# Series 2/lifetime 140060



## SzDoc (Jul 7, 2008)

with an upgraded Weaknees drive (I THINK 160G). I also upgraded the fans: The original fan made way too much noise for a bedroom.

http://www.tivocommunity.com/tivo-vb/showthread.php?t=493620

I recently verified that it still works, at least to the extent of booting up, authenticating to the network, updating the software and doing a reset.

This unit is destined for Goodwill or other such disposition unless someone can convince me otherwise. Unfortunately, I don't have the time to craft an eBay auction, monitor it, deal with vetting the purchaser, etc.

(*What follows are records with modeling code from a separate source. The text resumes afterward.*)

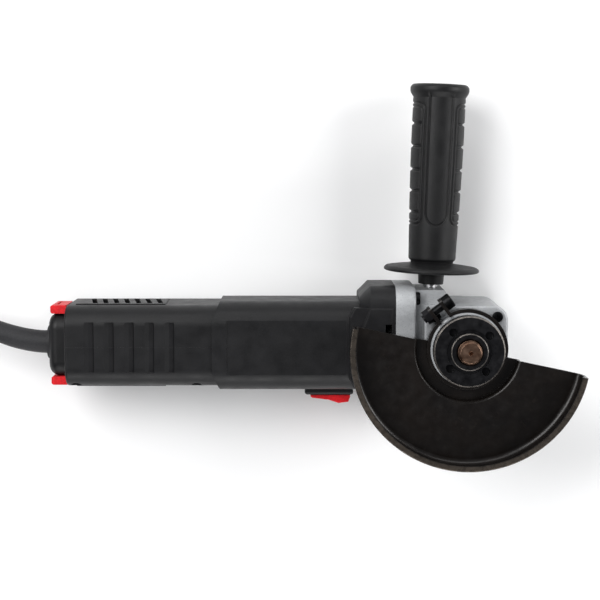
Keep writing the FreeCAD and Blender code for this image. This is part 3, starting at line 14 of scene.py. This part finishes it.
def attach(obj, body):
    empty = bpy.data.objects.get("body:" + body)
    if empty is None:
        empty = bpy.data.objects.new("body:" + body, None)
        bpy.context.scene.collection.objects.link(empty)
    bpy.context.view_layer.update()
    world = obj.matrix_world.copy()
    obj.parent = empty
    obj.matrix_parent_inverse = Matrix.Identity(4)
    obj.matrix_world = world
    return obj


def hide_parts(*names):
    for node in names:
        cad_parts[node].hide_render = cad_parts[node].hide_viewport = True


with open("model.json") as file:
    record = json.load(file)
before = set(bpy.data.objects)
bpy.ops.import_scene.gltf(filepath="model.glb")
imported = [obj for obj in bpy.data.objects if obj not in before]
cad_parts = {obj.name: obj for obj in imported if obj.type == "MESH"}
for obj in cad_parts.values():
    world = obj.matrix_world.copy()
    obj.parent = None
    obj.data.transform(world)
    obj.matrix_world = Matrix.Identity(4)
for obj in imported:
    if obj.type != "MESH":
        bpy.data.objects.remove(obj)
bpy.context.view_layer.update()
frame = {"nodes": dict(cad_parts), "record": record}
scene = bpy.context.scene
MM = 0.001
AXIS_HEIGHT = 0.033


# Camera: nearly straight down the spindle, leaning 6 degrees towards the side handle

def make_camera():
    target = Vector((-0.0989, 0.0257, AXIS_HEIGHT))
    lean = math.radians(6.0)
    distance = 0.9
    back = Vector((0.0, math.sin(lean), math.cos(lean)))
    up = Vector((0.0, math.cos(lean), -math.sin(lean)))
    right = up.cross(back)
    data = bpy.data.cameras.new("camera")
    data.sensor_width = 36.0
    data.lens = 88.2
    data.clip_start = 0.01
    camera = bpy.data.objects.new("camera", data)
    camera.matrix_world = Matrix.Translation(target + back * distance) @ Matrix(
        (right, up, back)).transposed().to_4x4()
    scene.collection.objects.link(camera)
    scene.camera = camera


# Cord: out of the sleeve, down to the surface, six turns of a tied coil, and into the plug

CORD_DIAMETER = 0.008
CORD_ROUTE = (
    (-0.3029, 0.0148, 0.0330),
    (-0.3250, 0.0251, 0.0330),
    (-0.3634, 0.0460, 0.0215),
    (-0.3823, 0.0607, 0.0199),
)
COIL_CENTRE = (-0.3527, 0.0986)
COIL_ENTRY = 232.0
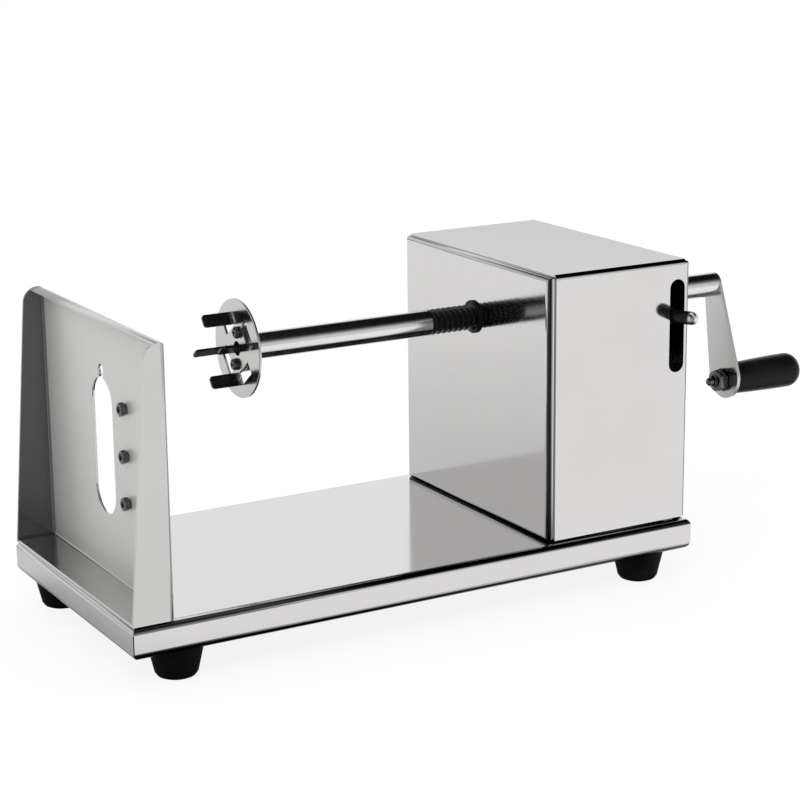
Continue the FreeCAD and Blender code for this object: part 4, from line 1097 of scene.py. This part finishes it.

At any rate, I'm posting this here in the event someone is interested, since this is a venue of enthusiasts. Thanks.


----------



## magnus (Nov 12, 2004)

Sell it on eBay or Craigslist for $25... maybe.


----------



## SzDoc (Jul 7, 2008)

Exactly. That's the problem. So, Goodwill, methinks...


----------



## Dan203 (Apr 17, 2000)

I'll take it. How much do you want for shipping?

Dan


----------



## SzDoc (Jul 7, 2008)

Too late.


----------



## Dan203 (Apr 17, 2000)

Oh well. Hopefully someone who knows what it is will pick it up cheap at GW.

Dan


----------



## unitron (Apr 28, 2006)

Dan203 said:


> Oh well. Hopefully someone who knows what it is will pick it up cheap at GW.
> 
> Dan


Let's just say it's going to a good home where it will receive lots of TLC.


----------